マタイ 27:11 総督がイエスに、「お前がユダヤ人の王なのか」と尋問すると、イエスは、「それは、あなたが言っていることです」と言われた。
「あなたはこんな人でしょう」と、先に言われることがあります。まだ話したこともないのに、先に言われてしまうとちょっと違うかなと思ったりします。そのようなことを話していたら、「自分でまず相手を規定しないと、受け入れることができない」のかもしれない。自分が受け入れる事が出来るように、相手を勝手に規定することで安心しているのじゃなかというのです。ですから、相手を受け入れることが苦手な人はその決めつけが強く、しかも一方的で、先に決めて、相手を従わせる傾向かあると。
イエス様はユダの裏切りによって捕えられ、総督ピラトに尋問を受けることになりました。ピラトは過越しの祭りの間、エルサレムの治安を守るために都に来ていたのです。ピラトはまず「お前がユダヤ人の王なのか」と、イエス様に質問します。これはイエス様の十字架につけられた罪状書きに書かれた言葉と同じです。ピラトとしては、イエス様を政治的反乱者として取り調べたのです。しかしイエス様の答えは「それは、あなたが言っていることです」というものでした。先に判断せず、よくみなさいといわれているようです。

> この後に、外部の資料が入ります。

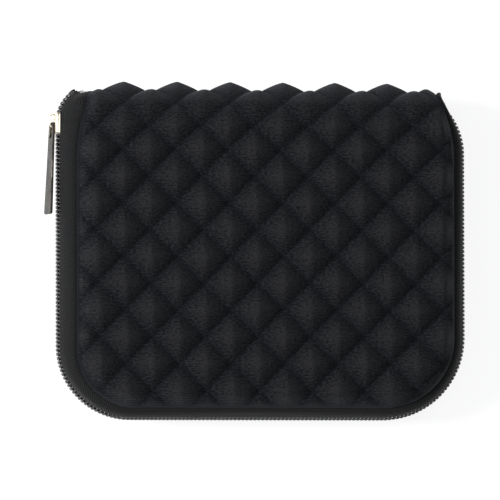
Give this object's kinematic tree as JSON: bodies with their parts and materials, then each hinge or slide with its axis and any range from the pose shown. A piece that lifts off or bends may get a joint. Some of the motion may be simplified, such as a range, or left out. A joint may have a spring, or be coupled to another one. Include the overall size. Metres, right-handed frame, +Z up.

もうずいぶん昔のこと、あるホテルで数名の御婦人に呼び止められました。「学生さん写真とってくださる?」と。うれしくもあり複雑な心境でした。さらにその御婦人たちは「あなた学生さんのくせして指輪してるの?学生結婚でしょう」と言われ、「ちゃんと勉強しなきゃだめよ。どうせ親のスネをかじっているくせに」と。勘違いもはなはだしいものです。こうなったら私も負けないで子供も二人いますと言えば、「まあ~、いまの学生はどうなっているんだか。自分が自立する前に子供なんてつくって」と言われる始末。はじめから社会人です言えばよかったのですが・・・。ご婦人たちをみていると微笑ましくなってきました。多分その後もこの話題で白熱したに違いありません。その中で自分はどのような存在になっていったのか聞きたいとも思いました。かってに想像するのは構いませんが、それが全てと信じ込んではいけないと思います。きっとあの人はこうだと決めてしまうこと。そんなに人間は単純な存在ではないし、それはイエス・キリストだってそうなのです。単純だけれど人には考えることのできない真実というものがあります。
イエス様は「それは、あなたが言っていることです」と言われました。総督ピラトはこの言葉に戸惑っています。その後の訴えにも、イエス様は何も答えられませんでした。ただ神様のみ言葉に従い、淡々と十字架に進まれるお姿を見ることができます。私たちはその姿をしっかり見ることが大切です。そこからはじめてイエス様が誰であるかをしることができるのです。